Benutze diese Methode, um den Atem zu harmonisieren: öffne für eine Weile deinen Mund, und wenn ein langer Atemzug kommt, atme lang; wenn ein kurzer Atemzug kommt, atme kurz. Harmonisiere allmählich deinen Atem und folge ihm auf natürliche Weise. Wenn die Zeitabstände leicht und natürlich werden, verlagere dein Atmen still zur Nase. Wenn Atem und Geist nicht übereinstimmen, treten bestimmte Symptome auf. Dein Geist sinkt ab oder steigt auf, wird undeutlich oder scharf, wandert außen im Raum oder innerhalb des Körpers herum, sieht Abbilder von Buddha oder von Bodhisattvas, gebiert verdorbene Gedanken oder versucht, die Lehren der Sutren zu verstehen. Wenn diese Symptome bei dir auftreten, heisst das, dass dein Geist und dein Atem nicht in Harmonie sind. Wenn du diese Probleme hast, lass deinen Geist zu beiden Fußsohlen sinken. Wenn der Geist sinkt, richte ihn auf den Haaransatz und zwischen die Augenbrauen. Wenn dein Geist aufgerührt ist, lass ihn auf der Nasenspitze oder im Solarplexus ruhen. Bei gewöhnlichem Zazen lege deinen Geist in deine linke Handfläche. Bei verlängertem Sitzen bleibt der Geist auch ohne dies auf natürliche Weise ungestört. Die alte Lehre legte Gewicht auf die Erleuchtung des Geistes, aber schenke dem nicht zu viel Beachtung.'
es wäre vielleicht hilfreich, wenn Du Dich etwas darüber auslassen würdest, was genau Dich an meinem Beitrag so stört, dass Du laut 'Sakrileg!' schreist. Sind es die Worte 'Schlabberlatz' und 'Dachlatte' für das Rakusu und den Kyosaku?

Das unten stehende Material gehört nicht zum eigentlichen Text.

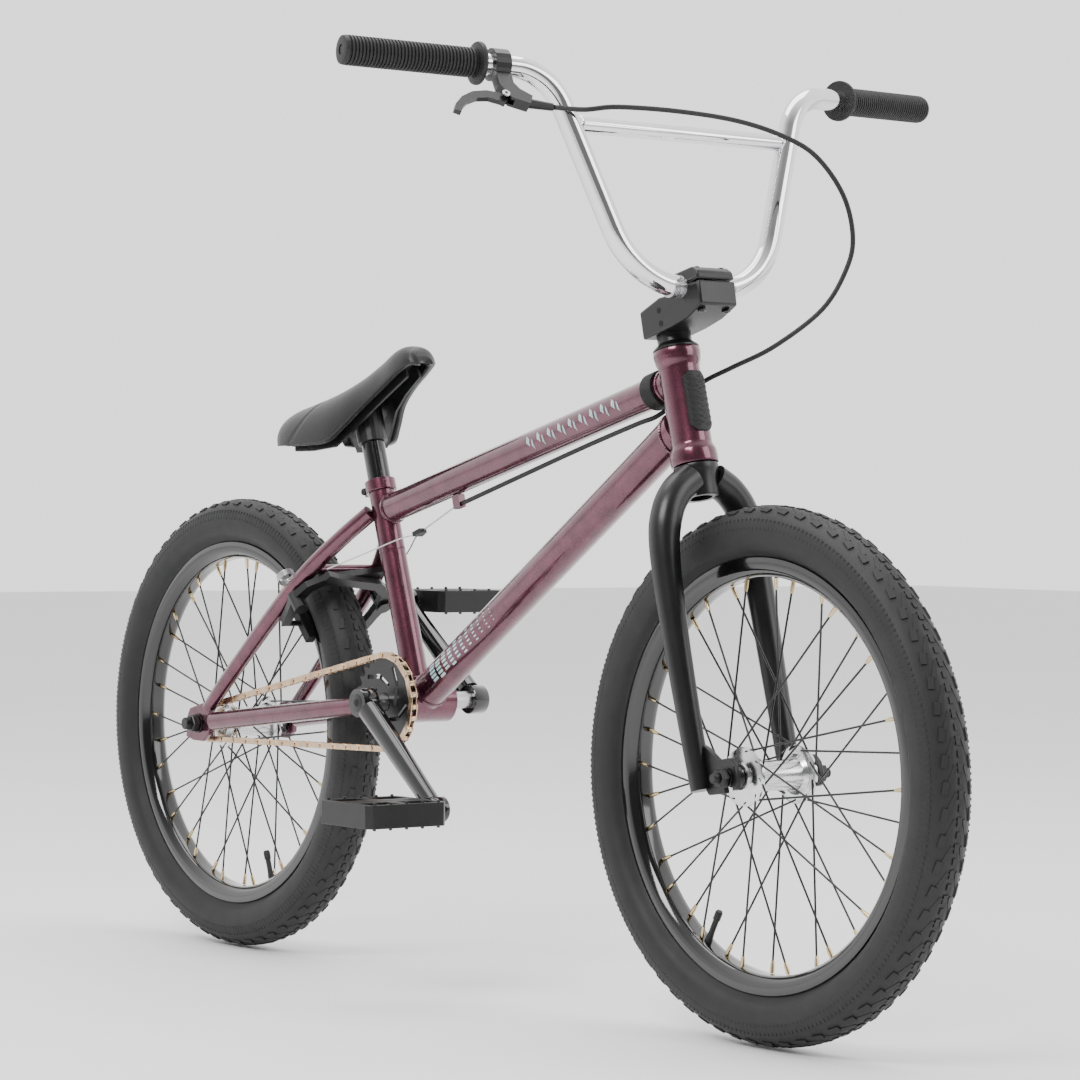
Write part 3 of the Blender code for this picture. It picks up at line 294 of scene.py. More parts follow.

Wenn Du genau hinschaust, ging es ja gar nicht darum, sich über "jahrhunderte alte Traditionen und erprobte Methoden" lustig zu machen, sondern um das Haften an diesen Traditionen und Methoden. Nichts Heiliges ...
wie wunderbar ist dieses gewand der befreiung
wie ein feld, das vor glück und grosser freude überquillt
des tathagata lehren verehrend
geloben wir alle fühlenden wesen zu retten
Wenn Du das Takkesage verwirklichst, musst Du dann noch die Kesa oder das Rakusu anlegen? Nicht, dass irgend etwas dagegen spräche, doch dann trägst Du die Kesa bereits - auch wenn sie vielleicht eher wie ein T-Shirt aussieht. Und wenn nicht, wenn Du bei der Rezitation des Takkesage nur ein paar japanische Silben vor Dich hin plapperst, dann ist das Tragen des Rakusu nur Mummenschanz, eine exotische Verkleidung, ein Schlabberlatz.
Wenn ich mich über irgend etwas lustig gemacht habe, dann über Attitüden, nicht über Traditionen. Woher Deine wütende Reaktion?